*** DATASET ENTRIES ***

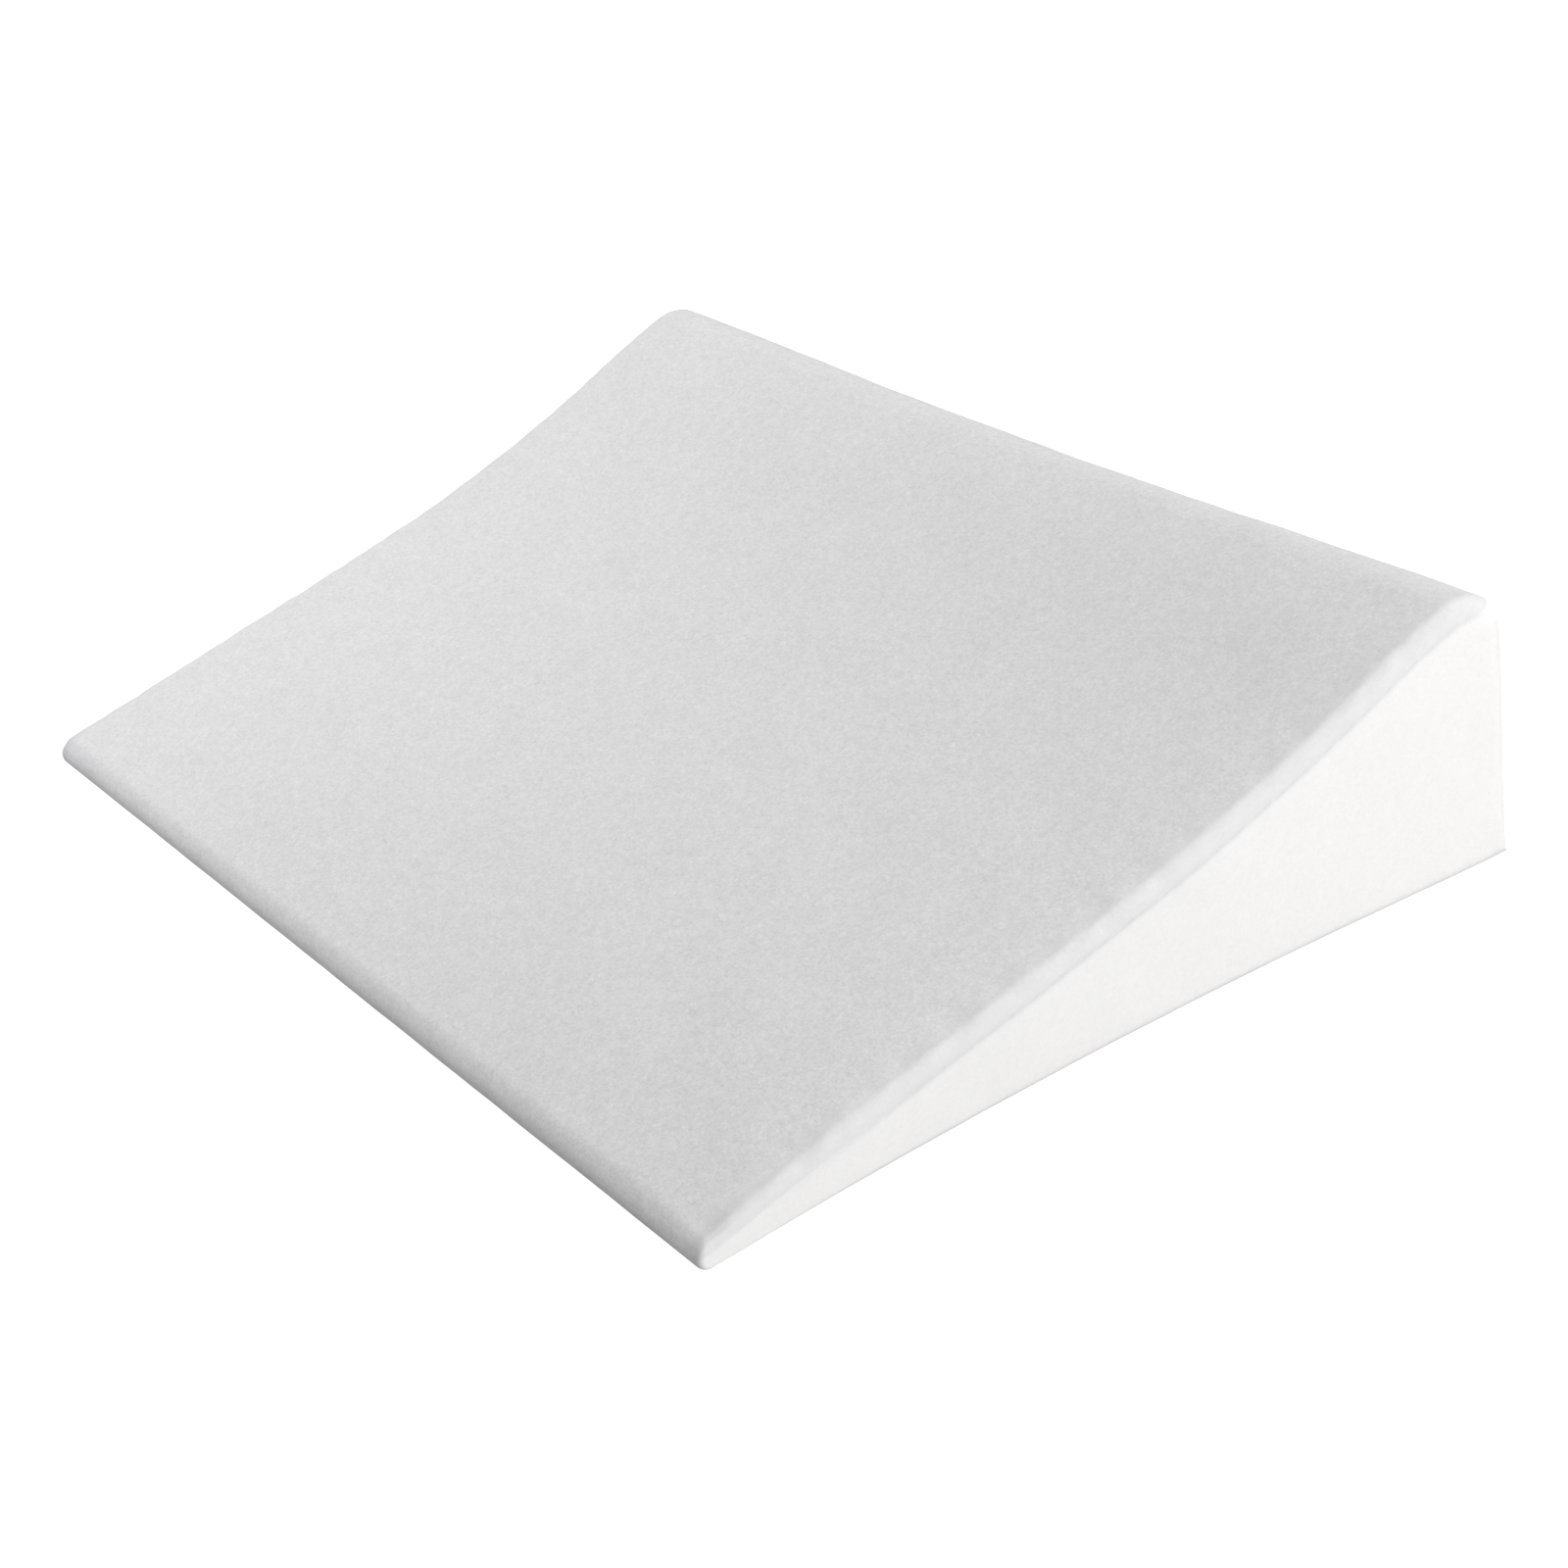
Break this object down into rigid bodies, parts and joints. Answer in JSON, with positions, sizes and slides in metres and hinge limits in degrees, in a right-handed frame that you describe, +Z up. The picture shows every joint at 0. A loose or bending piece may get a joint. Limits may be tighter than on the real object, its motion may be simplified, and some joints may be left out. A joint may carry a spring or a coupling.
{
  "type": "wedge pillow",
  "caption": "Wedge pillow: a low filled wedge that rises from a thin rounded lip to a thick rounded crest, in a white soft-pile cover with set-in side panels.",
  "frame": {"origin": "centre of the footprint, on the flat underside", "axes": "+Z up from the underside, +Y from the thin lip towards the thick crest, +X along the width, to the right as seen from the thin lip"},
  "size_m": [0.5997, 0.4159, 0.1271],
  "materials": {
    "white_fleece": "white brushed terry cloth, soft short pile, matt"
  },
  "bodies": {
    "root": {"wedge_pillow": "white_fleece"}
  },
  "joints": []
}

***
*** DATASET ENTRIES ***

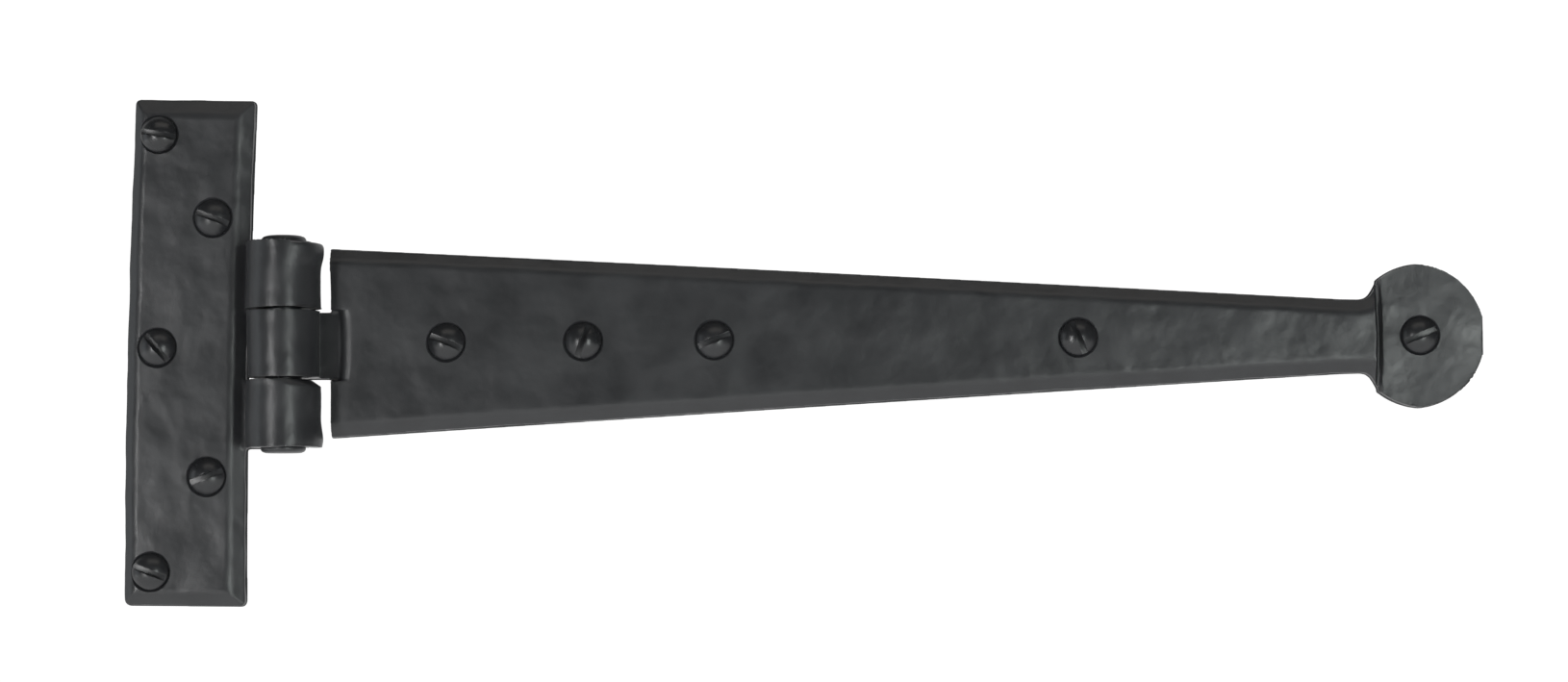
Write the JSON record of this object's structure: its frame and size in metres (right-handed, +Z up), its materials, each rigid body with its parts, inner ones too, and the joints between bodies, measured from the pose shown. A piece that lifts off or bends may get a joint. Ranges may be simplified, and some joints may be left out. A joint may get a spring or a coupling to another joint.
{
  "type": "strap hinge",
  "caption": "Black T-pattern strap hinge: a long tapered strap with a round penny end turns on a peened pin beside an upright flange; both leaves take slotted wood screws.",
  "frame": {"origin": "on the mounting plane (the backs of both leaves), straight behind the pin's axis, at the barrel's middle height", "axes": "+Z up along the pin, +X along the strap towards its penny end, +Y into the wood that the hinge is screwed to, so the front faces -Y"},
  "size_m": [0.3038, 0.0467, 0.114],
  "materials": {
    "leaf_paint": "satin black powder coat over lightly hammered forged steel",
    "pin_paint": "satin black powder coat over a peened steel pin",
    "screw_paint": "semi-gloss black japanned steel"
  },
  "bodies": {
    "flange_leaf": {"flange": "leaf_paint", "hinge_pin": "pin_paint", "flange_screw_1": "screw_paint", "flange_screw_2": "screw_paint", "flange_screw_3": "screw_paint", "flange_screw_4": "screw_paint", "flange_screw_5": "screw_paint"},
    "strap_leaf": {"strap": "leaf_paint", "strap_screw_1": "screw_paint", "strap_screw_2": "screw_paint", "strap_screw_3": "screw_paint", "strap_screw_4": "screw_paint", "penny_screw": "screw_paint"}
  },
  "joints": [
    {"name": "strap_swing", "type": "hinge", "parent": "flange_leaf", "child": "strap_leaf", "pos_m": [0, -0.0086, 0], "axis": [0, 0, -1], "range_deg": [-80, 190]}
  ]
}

***

Only a number is wanted here: how many lines in the data above include the string "this"?

2